Note:  There was A LOT of discussion about staying in Man O’ War Cove with a known easterly coming at us because of the fetch across Mag Bay from the east to west.  We had discussed moving to the south of Mag Bay where there’s a Mexican Navy Base that was supposed to welcome boats during heavy weather.  One boat actually did this but was asked to leave by the Mexican Navy.  They then had to go find a spot on the eastern shore of Mag Bay, where they probably experienced less fetch.  As it was, we did get some small wind-driven white caps (fetch) and lots of wind.  In approx 20-knts of wind, the fetch was enough to get some of the boats rocking to the point of their bows going underwater, but nothing the fleet didn’t handle with aplomb.  These hard-core wind driven swells (fetch) only lasted 8 hours or so.  My point is that it’s worthwhile to think though fetch and wind direction when planning for a known blow…along with rode, anchor set and swinging room in the anchorage.

YES, we’re conservative in our anchoring and will move as needed to ensure we have swing room and give others privacy they might need and crave.  Our challenge is when folks anchor close to us and we have our usual scope out.  YES, we have moved without saying anything to some folks…but we will also deploy the dog and screaming children as needed.

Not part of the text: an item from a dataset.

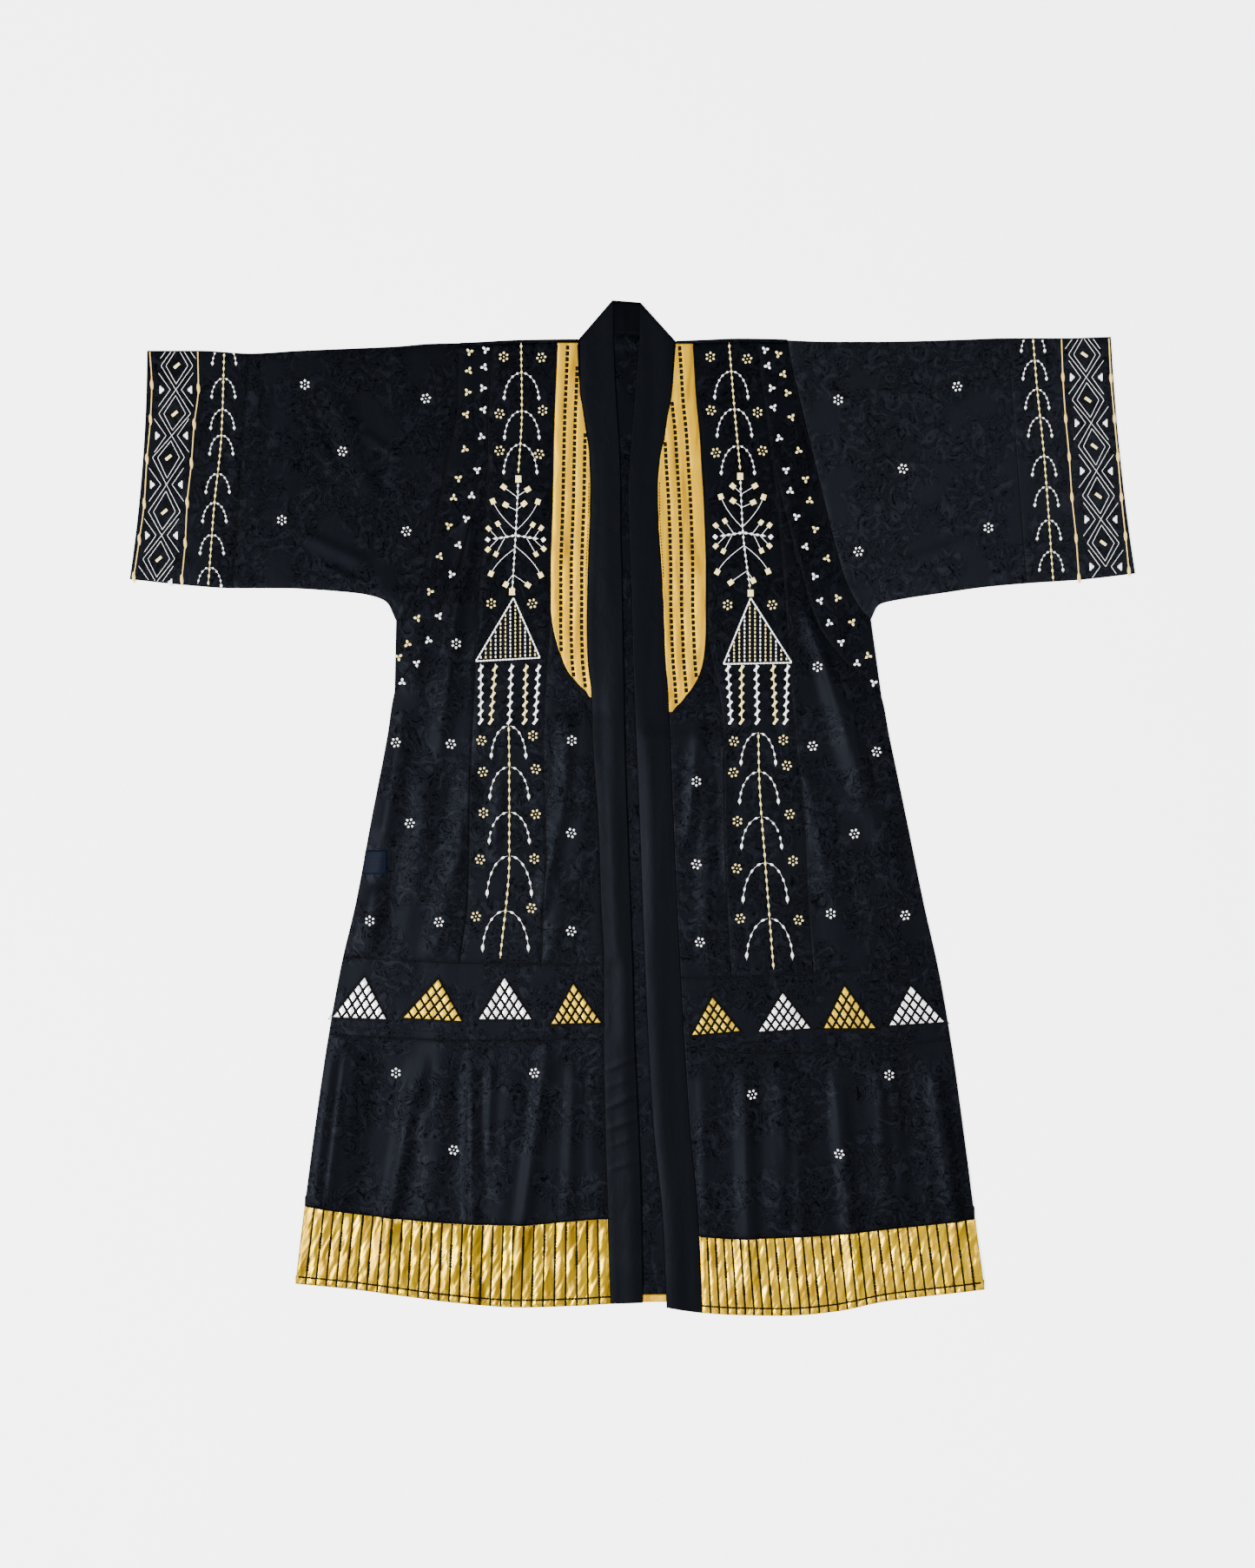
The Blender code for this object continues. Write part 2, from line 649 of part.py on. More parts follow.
def build_neck_gold(side, grid, band):
    """Gold panel beside the neck, with long channels that narrow to its point."""
    inward = 1 if side == "left" else -1
    steps = 2 * NECK_CHANNELS
    lower = []
    upper = []
    for number in range(GOLD_LAST_ROW[side] + 1):
        seam_x, seam_y = grid[number][band]
        edge_x = GOLD_EDGE_AT[side](seam_y)
        seam_y -= GAP / 2 if number == 0 else 0.0
        start = (edge_x, seam_y, APPLIQUE_BASE)
        end = (seam_x - inward * GAP, seam_y, APPLIQUE_BASE)
        below = [mix(start, end, step / steps) for step in range(steps + 1)]
        lower.append(below)
        raises = [NECK_CHANNEL_RAISE * (step % 2) for step in range(steps + 1)]
        upper.append([(x, y, z + APPLIQUE_WALL + up) for (x, y, z), up in zip(below, raises)])
    shell("neck_gold_" + side, upper, lower, GOLD)


def build_band(side, grid, lifts):
    """Front band, from the hem up over the shoulder corner to the back of the neck."""
    collar = COLLARS[side]
    top_free = grid[0][-1]
    rows = []
    for share in reversed(COLLAR_SHARES):
        seam = mix(collar["corner"], collar["fold_top"], share)
        free = mix(top_free, collar["free_top"], share)
        rows.append([mix(seam, free, step / BAND_COLUMNS) for step in range(BAND_COLUMNS + 1)])
    corner = collar["corner"]
    rows.append([mix(corner, top_free, step / BAND_COLUMNS) for step in range(BAND_COLUMNS + 1)])
    all_lifts = [0.0] * len(rows) + lifts[1:]
    panel("front_band_" + side, rows + grid[1:], all_lifts, ("first_column",), BAND, BAND_WALL)


def build_triangle(row):
    """Puffed satin triangle, from rows of points between its apex and its base."""
    apex = (row["apex_x"], row["apex_y"])
    start = (row["start_x"], row["start_y"])
    end = (row["end_x"], row["end_y"])
    name = "triangle_%s_%d" % (row["side"], row["number"])
    mesh = bmesh.new()
    layers = []
    for raised in (False, True):
        rows = []
        for i in range(TRIANGLE_STEPS + 1):
            left = mix(apex, start, i / TRIANGLE_STEPS)
            right = mix(apex, end, i / TRIANGLE_STEPS)
            line = []
            for j in range(i + 1):
                x, y = mix(left, right, j / i if i else 0.0)
                inside = 0 < j < i < TRIANGLE_STEPS
                z = APPLIQUE_BASE + (APPLIQUE_WALL + TRIANGLE_PUFF * inside if raised else 0.0)
                line.append(mesh.verts.new((x * MM, y * MM, z * MM)))
            rows.append(line)
        for i in range(TRIANGLE_STEPS):
            for j in range(i + 1):
                mesh.faces.new((rows[i][j], rows[i + 1][j], rows[i + 1][j + 1]))
                if j < i:
                    mesh.faces.new((rows[i][j], rows[i + 1][j + 1], rows[i][j + 1]))
        rim = [line[0] for line in rows] + rows[-1][1:] + [line[-1] for line in rows[-2:0:-1]]
        layers.append(rim)
    for number, (a, d) in enumerate(zip(*layers)):
        after = (number + 1) % len(layers[0])
        b, c = layers[0][after], layers[1][after]
        mesh.faces.new((a, b, c))
        mesh.faces.new((a, c, d))
    bmesh.ops.recalc_face_normals(mesh, faces=mesh.faces[:])
    data = bpy.data.meshes.new(name)
    mesh.to_mesh(data)
    mesh.free()
    data.materials.append(GOLD if row["satin"] == "gold" else SILVER)
    PARTS.objects.link(bpy.data.objects.new(name, data))


def back_columns():
    """Share of the back's width at each column, set by the shoulders and the neck."""
    left = ARMHOLES["left"][0]["x"]
    right = ARMHOLES["right"][0]["x"]
    neck_left, neck_right = BACK_NECK_ENDS
    stops = [lerp(left, neck_left, n / BACK_SHOULDER_COLUMNS) for n in range(BACK_SHOULDER_COLUMNS)]
    stops += [lerp(neck_left, neck_right, n / BACK_NECK_COLUMNS) for n in range(BACK_NECK_COLUMNS)]
    stops += [lerp(neck_right, right, n / BACK_SHOULDER_COLUMNS) for n in range(BACK_SHOULDER_COLUMNS + 1)]
    return [(x - left) / (right - left) for x in stops]


def back_row(left_y, right_y, sag=0.0):
    """Points across the back between two heights of its sides, lower in the middle by the sag."""
    left = (side_edge("left", left_y), left_y)
    right = (side_edge("right", right_y), right_y)
    points = []
    for share in back_columns():
        x, y = mix(left, right, share)
        points.append((x, y + sag * (4 * share * (1 - share)) ** 2))
    return points


def raised(points, up):
    return [(x, y + up) for x, y in points]


def at_height(points, z):
    return [(x, y, z) for x, y in points]


def shoulder_fold():
    """Top row of the back: the fold along the shoulders and the seam at the back of the neck."""
    left = ARMHOLES["left"][0]["x"]
    right = ARMHOLES["right"][0]["x"]
    neck_left, neck_right = BACK_NECK_ENDS
    ends = (LEVEL_AT["left"]["shoulder"](neck_left), LEVEL_AT["right"]["shoulder"](neck_right))
    points = []
    for share in back_columns():
        x = lerp(left, right, share)
        if neck_left <= x <= neck_right:
            across = (x - neck_left) / (neck_right - neck_left)
            y = lerp(ends[0], ends[1], across) + NECK_RISE * math.sin(math.pi * across)
        else:
            y = LEVEL_AT["left" if x < 0 else "right"]["shoulder"](x)
        points.append((x, y + LAP))
    return points


def build_back():
    """Back panel, flat on the surface, rolled over the shoulders and raised over the gold hem."""
    radius = (FRONT_BASE + CLOTH) / 2
    fold = shoulder_fold()
    points = [raised(fold, -LAP + GAP / 2), raised(fold, -radius)]
    outer = [at_height(points[0], 2 * radius), at_height(points[1], 2 * radius)]
    inner = [at_height(points[0], FRONT_BASE), at_height(points[1], FRONT_BASE)]
    for angle in BEND_ANGLES:
        turn = math.radians(angle)
        for layer, r in ((outer, radius), (inner, GAP / 2)):
            line = raised(fold, -radius + r * math.sin(turn))
            layer.append(at_height(line, radius + r * math.cos(turn)))
    lip_rows = len(outer)
    rows = [(raised(fold, -radius), 0.0)]
    for left, right in list(zip(armhole_points("left")[1], armhole_points("right")[1]))[1:]:
        rows.append((back_row(left[1], right[1]), 0.0))
    for y in BACK_SIDE_HEIGHTS:
        rows.append((back_row(y, y), 0.0))
    band_top = back_row(BACK_BAND_TOP["left"], BACK_BAND_TOP["right"], BACK_BAND_TOP["sag"])
    hem = back_row(BACK_HEM["left"], BACK_HEM["right"], BACK_HEM["sag"])
    rows.append((raised(band_top, HEM_RAMP), 0.0))
    rows.append((raised(band_top, BACK_OVERLAP), FRONT_BASE))
    rows.append(([mix(a, b, 0.5) for a, b in zip(band_top, hem)], FRONT_BASE))
    rows.append((raised(hem, BACK_EDGE), FRONT_BASE))
    flat = inset([line for line, _ in rows], ("first_column", "last_column"))
    outer += [at_height(line, z) for line, (_, z) in zip(flat, rows)]
    inner += [at_height(line, z + CLOTH) for line, (_, z) in zip(flat, rows)]
    for layer in (outer, inner):
        for line in layer[:lip_rows]:
            line[0] = (line[0][0] + GAP / 2, line[0][1], line[0][2])
            line[-1] = (line[-1][0] - GAP / 2, line[-1][1], line[-1][2])
    neck = range(BACK_SHOULDER_COLUMNS, BACK_SHOULDER_COLUMNS + BACK_NECK_COLUMNS)
    shell("back_panel", outer, inner, SATIN, present=lambda i, j: i >= lip_rows or j not in neck)


def build_back_hem():
    """Gold band under the back hem, turned up round its edge and laid on the inside."""
    top = back_row(BACK_BAND_TOP["left"], BACK_BAND_TOP["right"], BACK_BAND_TOP["sag"])
    hem = back_row(BACK_HEM["left"], BACK_HEM["right"], BACK_HEM["sag"])
    height = 3 * CLOTH + 2 * GAP
    radius = height / 2
    bend = radius - CLOTH
    outer = [at_height(top, 0.0), at_height(raised(hem, radius), 0.0)]
    inner = [at_height(top, CLOTH), at_height(raised(hem, radius), CLOTH)]
    for angle in reversed(BEND_ANGLES):
        turn = math.radians(angle)
        for layer, r in ((outer, radius), (inner, bend)):
            line = raised(hem, radius - r * math.sin(turn))
            layer.append(at_height(line, radius + r * math.cos(turn)))
    for up in (radius, HEM_TURNUP):
        outer.append(at_height(raised(hem, up), height))
        inner.append(at_height(raised(hem, up), height - CLOTH))
    shell("back_hem_band", outer, inner, GOLD)


def build_collar_back():
    """Part of the neck band that runs behind the neck, between the two front bands' folds."""
    neck = range(BACK_SHOULDER_COLUMNS, BACK_SHOULDER_COLUMNS + BACK_NECK_COLUMNS + 1)
    radius = (FRONT_BASE + CLOTH) / 2
    seam = [shoulder_fold()[j] for j in neck]
    seam = raised(seam, GAP - radius)
    top = [mix(*COLLAR_BACK_TOP, n / BACK_NECK_COLUMNS) for n in range(BACK_NECK_COLUMNS + 1)]
    middle = [mix(a, b, 0.5) for a, b in zip(seam, top)]
    grid = inset([seam, middle, top], ("first_column", "last_column"))
    lower = [at_height(line, 0.0) for line in grid]
    upper = [at_height(line, CLOTH) for line in grid]
    shell("collar_back", upper, lower, BAND)


def build_label():
    """Small tab sewn in at the left side seam, bare."""
    first, second, third, fourth = LABEL_CORNERS
    lower = [at_height((first, second), APPLIQUE_BASE), at_height((fourth, third), APPLIQUE_BASE)]
    upper = [[(x, y, z + LABEL_WALL) for x, y, z in line] for line in lower]
    shell("side_label", upper, lower, LABEL)


clear_scene()
PARTS = bpy.data.collections.new("abaya")
bpy.context.scene.collection.children.link(PARTS)
SATIN = make_material("satin_black", SATIN_BLACK, 0.42, 0.3)
BAND = make_material("band_black", BAND_BLACK, 0.5, 0.2)
GOLD = make_material("satin_gold", SATIN_GOLD, 0.35, 0.2)
SILVER = make_material("satin_silver", SATIN_SILVER, 0.35, 0.2)
LABEL = make_material("label_navy", LABEL_NAVY, 0.45, 0.1)

build_back()
build_back_hem()
build_collar_back()
for each_side in SIDES:
    build_front(each_side)
    tube("sleeve_" + each_side, each_side, CUFF_SEAM, ARMHOLE_STATION, ("first_row", "last_row"))
    tube("cuff_" + each_side, each_side, 0, CUFF_SEAM, ("last_row",))
for triangle_row in TRIANGLES:
    build_triangle(triangle_row)
build_label()
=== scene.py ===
"""Looks of the abaya laid flat, in the frame of its solids.

Sizes are millimetres until the meshes are made. X runs across the garment, Y from the hem up to the
collar and Z up from the surface it lies on, as in the solids, and the tables of the cut are theirs.
"""
import bmesh
import bpy
import math
import numpy as np
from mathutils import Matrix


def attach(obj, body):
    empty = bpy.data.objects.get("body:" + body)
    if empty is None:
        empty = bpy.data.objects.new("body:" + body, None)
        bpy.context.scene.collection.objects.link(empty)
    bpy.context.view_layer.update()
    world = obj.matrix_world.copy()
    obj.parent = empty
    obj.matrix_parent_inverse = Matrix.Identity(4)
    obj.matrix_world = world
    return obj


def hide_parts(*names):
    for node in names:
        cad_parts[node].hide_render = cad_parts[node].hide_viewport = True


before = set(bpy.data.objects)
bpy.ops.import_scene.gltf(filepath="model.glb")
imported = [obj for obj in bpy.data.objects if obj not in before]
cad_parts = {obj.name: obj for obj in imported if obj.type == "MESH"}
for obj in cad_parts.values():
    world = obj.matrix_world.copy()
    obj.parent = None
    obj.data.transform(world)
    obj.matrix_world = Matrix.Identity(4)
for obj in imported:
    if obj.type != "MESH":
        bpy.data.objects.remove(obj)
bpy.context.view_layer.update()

MM = 0.001

# Cloth and seams
CLOTH = 1.3
BAND_WALL = 1.8
APPLIQUE_WALL = 1.0
LABEL_WALL = 0.8
GAP = 0.3
LAYER = CLOTH + GAP
FRONT_BASE = LAYER
TOP = FRONT_BASE + CLOTH
FOLD_RADIUS = TOP / 2
FOLD_TURNS = np.radians((30, 60, 90, 120, 150))
LAP = 5.6               # the back rolls this far over the shoulders
HEM_TURNUP = 11.5
HEM_RAMP = 18.0
# Soft ridge along the front bands: its height and the share of it at the free edge, how far from
# that edge it crests and ends and over how far it falls, and the height where it fades in
BAND_CURL = {"height": 1.8, "edge_share": 0.2, "crest": 13.0, "reach": 36.0, "fall": 20.0,
             "top": 240.0, "fade": 160.0, "noise_x": 7.0}
BACK_OVERLAP = 2.0
BACK_EDGE = 2.1
NECK_RISE = 8.5
BACK_STEP = 9.0
STEP = 6.0              # spacing of the cloth's points
CLOSE_POINTS = (0.0, 1.3, 3.0)          # and closer ones at this distance from its edges
HEM_STEP = 3.2          # and down the gold hem
BAND_STEP = 3.0         # and down the front bands
SEAM_DIP = 0.55         # the upper side sinks this much at a seam
SEAM_REACH = 2.6        # over about this width
SEAM_LINE_DEPTH = 0.8   # and the black line of painted shade in it lies at this share of the depth
ROUNDS = 6              # a grid's places settle between the curved lines in these rounds
NARROW = 45.0           # the strips and the front bands have points across as for this width
NECK_ROWS = 21          # and the band's way to the neck replaces its first rows
FOLD_FADE = 0.03        # ripples of a sleeve fade in over this share of its depth
# Rows of points of the back along its armholes, its sides and its hem, of the gold band where it
# is flat and turned up, and of the collar
BACK_ROWS = {"armhole": 40, "side": 80, "hem": 12, "band": 12, "turned": 5, "collar": 10}

# The front rises by a layer over the gold band of the back, and again over its turned-up edge. Where
# each rise starts and how long it is, as shares of the skirt and of the gold hem.
SKIRT_RISE = (0.51, 0.33)
HEM_RISE = (0.33, 0.33)


def table(columns, *rows):
    """Short table with named columns."""
    return [dict(zip(columns.split(), row)) for row in rows]


def named(columns, *rows):
    """Short table with named columns, whose rows start with their own name."""
    return {name: dict(zip(columns.split(), row)) for name, *row in rows}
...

Most of this original post was written in late 2019 when the anchorage and our experiences with T/S Raymond were still fresh in my mind, but regardless, I would go back to Man O’ War Cove in a heartbeat.  I don’t think the Ha-Ha plans to go back but regardless, it’s a neat place that’s a bit off the beaten path but certainly worth exploring if you have time.  I’m putting it out because we’re trying to catch up on our “Places We’ve Been” Series and it might help anyone from Baha Ha-Ha 2021 or the Baha Bash who comes across it.